Carney went beyond reacting to events. He pursued new trade agreements with the UK, Indonesia, and China aimed at expanding market access. One of the clearest signs of this strategy came in early May, when 150 Canadian-built Airbus A220 aircraft were sold to Malaysia's AirAsia for around $19bn—the largest export deal in Canadian industrial history. The deal reflects a broader effort to reduce Canada's dependence on the US market. Yet the two economies remain deeply intertwined, meaning any reduction in that dependence is likely to be gradual and vulnerable to renewed trade tensions.
Balancing growth and economic security
As global energy prices surged during the US-Israeli war on Iran, and following the closure of the Strait of Hormuz, Carney temporarily suspended the federal fuel tax, cutting petrol prices by 10 cents per litre and diesel by four cents. He also backed a $11.9 billion west coast oil pipeline while continuing to invest in both conventional and clean energy. The approach underscored a defining tension of his premiership: how to expand energy capacity while meeting Canada's environmental commitments.
One year into office, Carney appears less a crisis manager than the architect of a longer-term economic realignment.
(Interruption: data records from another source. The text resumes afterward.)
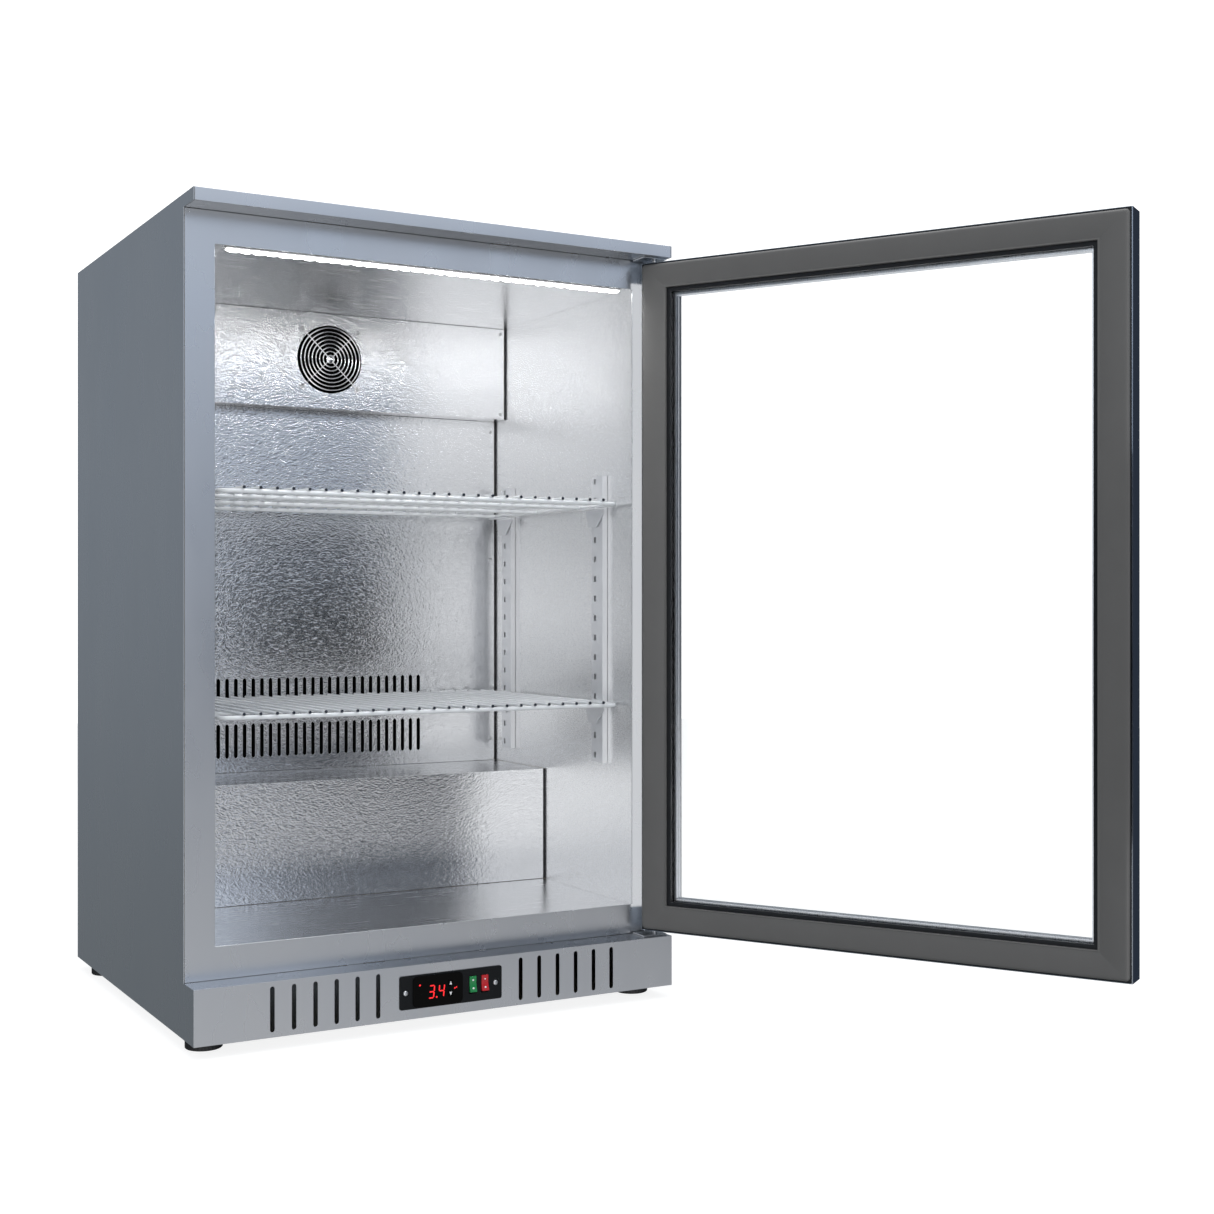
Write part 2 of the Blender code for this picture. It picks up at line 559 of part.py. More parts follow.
def build_controls(black, gloss, red, green, grey):
    face = FRONT - 1.5 * MM
    holes = [rect(-46 * MM, 12 * MM, 14.5 * MM, 44.5 * MM)]
    for _, x in ROCKERS:
        holes.append(rect(x - 4.7 * MM, x + 4.7 * MM, ROCKER_Z - 9.9 * MM, ROCKER_Z + 9.9 * MM))
    prism("control_bezel",
          rounded_rect(-BEZEL_HALF, BEZEL_HALF, BEZEL_Z[0], BEZEL_Z[1], [2.5 * MM] * 4), "Y",
          face, FRONT - GAP, black, holes)

    lens = FRONT - 3.0 * MM
    unit = prism("thermostat", rounded_rect(-47 * MM, 13 * MM, 12.5 * MM, 46.5 * MM, [5 * MM] * 4),
                 "Y", lens, face - GAP, gloss)
    body = box("thermostat_body", (-45 * MM, 11 * MM), (lens + 0.6 * MM, FRONT + 48 * MM),
               (15.5 * MM, 43.5 * MM), black)
    wells = bmesh.new()
    for _, z in KEYS:
        add_box(wells, (KEY_X - 2.6 * MM, KEY_X + 2.6 * MM), (lens - LAP, lens + 3.2 * MM),
                (z - 3 * MM, z + 3 * MM))
    cut(fuse(unit, body), link("key_wells", wells, black))
    for label, z in KEYS:
        about(box(f"key_{label}", (KEY_X - 2.2 * MM, KEY_X + 2.2 * MM),
                  (lens - 0.4 * MM, lens + 1.8 * MM), (z - 2.6 * MM, z + 2.6 * MM), grey),
              (KEY_X, lens, z))

    wide, tall = ROCKER_HALF
    profile = [(-5.2 * MM, -tall), (-3.6 * MM, 0), (-5.2 * MM, tall), (0.5 * MM, 0.8 * tall),
               (4 * MM, 0.3 * tall), (4 * MM, -0.3 * tall), (0.5 * MM, -0.8 * tall)]
    for (label, x), finish in zip(ROCKERS, (green, red)):
        paddle = prism(f"rocker_{label}", profile, "X", -wide, wide, finish)
        paddle.location = (x, FRONT + 2 * MM, ROCKER_Z)
        paddle.rotation_euler = (-ROCKER_TILT, 0, 0)


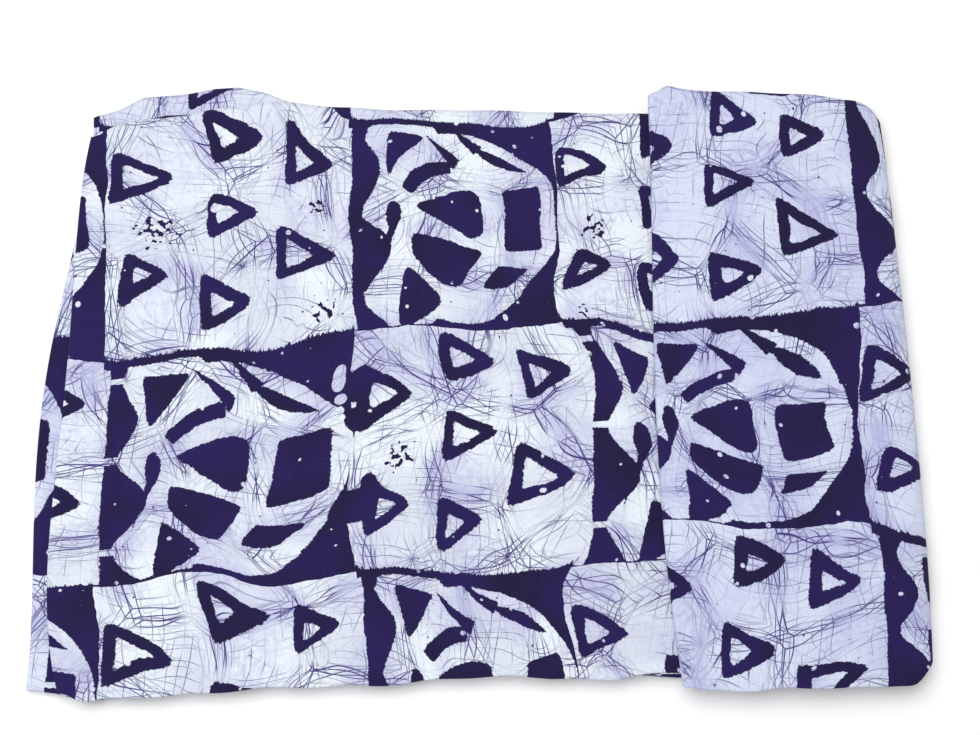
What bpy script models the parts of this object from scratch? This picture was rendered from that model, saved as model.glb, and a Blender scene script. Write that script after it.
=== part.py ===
"""A folded batik cloth: one cotton sheet, folded double along its length and then back and forth.

The sheet is a 2.74 m (3 yard) cut of 0.91 m (36 inch) cotton. Its long fold lies at the front and its two
selvedges at the back. The doubled sheet runs in six passes between folds at the left and the right. The last
pass comes round the right side from below and lies on top as a narrow flap, with its end tucked under it.

Frame: metres, +X to the right, +Y to the back, +Z up. The origin is the middle of the footprint, on the
surface that the bundle lies on. The tables are in millimetres, as MM turns them to metres.
"""

from collections import namedtuple

import bpy
import numpy as np

MM = 0.001

# The sheet and how its plies lie on each other
THICKNESS = 1.1
PLY_PITCH = 1.6
PASS_PITCH = 2 * PLY_PITCH
ROLL_REACH = 22.0

# How finely the folds and the passes are divided
LONGEST_STEP = 64.0
STEPS_ROUND_FOLD = 6
STEPS_ROUND_ROLL = 12
STEPS_ROUND_FRONT = 6
STEPS_ACROSS = 7
CLEAR_OF_TURN = 4.0

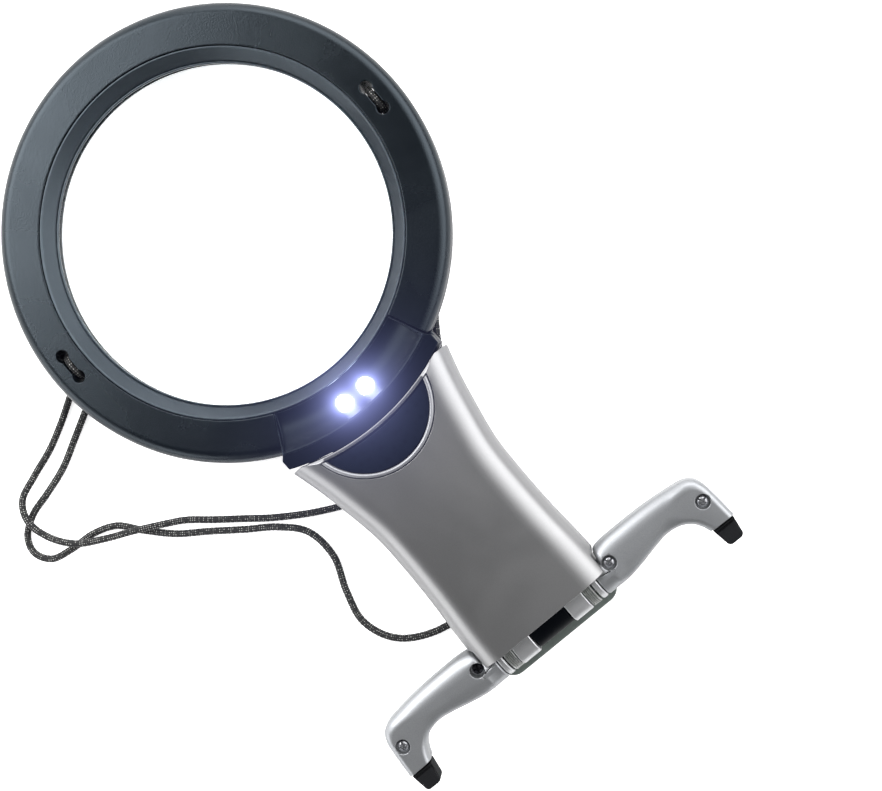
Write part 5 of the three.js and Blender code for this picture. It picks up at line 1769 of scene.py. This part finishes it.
@dataclass
class RestLeg(Assembly):
    """One leg: two shells, two screws and a rubber tip, drafted on the right side."""

    side: Side
    start: float = 24.4
    length: float = 41.6
    top: float = 149.8
    heel: float = 170.3
    corner: Point = (4.6, 2.0)
    crown: Point = (0.86, 3.1)
    crown_root: Point = (0.02, 0.16)
    crown_end: Point = (0.58, 0.86)
    taper: float = 0.14
    root_round: float = 1.6
    root_reach: float = 2.3
    root_chamfer: float = 0.4
    well_radius: float = 2.4
    well_depth: float = 2.3
    sunk_well: float = 4.2
    screw_length: float = 6.6
    ring_end: float = 20.1
    axle_half: float = 23.1
    spare: float = 5.0
    root_screw: Point = (26.9, 157.4)
    foot_screw: Point = (61.1, 161.2)
    tip_span: Point = (57.7, 65.4)
    tip_end: float = 177.4
    tip_depth: float = 7.6
    tip_draft: float = 0.8
    tip_corner: float = 1.6
    tip_groove: Corner = (0.9, 1.2, 0.2)
    tenon: Corner = (4.4, 4.2, 3.6)
    upper: tuple[Point, ...] = (
        (0.0, 0.16), (0.012, 0.098), (0.05, 0.058), (0.28, 0.04), (0.52, 0.05), (0.735, 0.09), (0.87, 0.137),
        (0.935, 0.22), (0.971, 0.37), (0.986, 0.595), (1.0, 1.0),
    )
    lower: tuple[Point, ...] = (
        (0.0, 0.7805), (0.1, 0.765), (0.24, 0.72), (0.4, 0.65), (0.53, 0.61), (0.635, 0.64), (0.715, 0.735),
        (0.762, 0.87), (0.785, 0.99),
    )
    sections: int = 64
    corner_steps: int = 12

    @property
    def body(self) -> Body:
        """The body the leg swings with."""
        return LEG_BODIES[self.side]

    def _is_sunk(self, x: float) -> bool:
        """Whether a screw sits deep, as the one at the root of the left leg does."""
        return self.side is Side.LEFT and x == self.root_screw[0]

    def _well_floor(self, x: float) -> float:
        """Height of the floor of a screw's well."""
        depth = self.sunk_well if self._is_sunk(x) else self.well_depth
        return PLAN.axis_height + self.half_height(x) - depth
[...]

Challenges remain, including the federal deficit, inflation, and tensions with some First Nations communities, but a stable parliamentary majority has given him unusual political room to pursue structural change.
The success of that project will depend largely on whether Canada can reduce its reliance on the US economy while reconciling energy ambitions with climate obligations. As Carney put it: "We are responding with speed and ambition. Focusing on what we can control: building our strength at home and diversifying our partnerships abroad."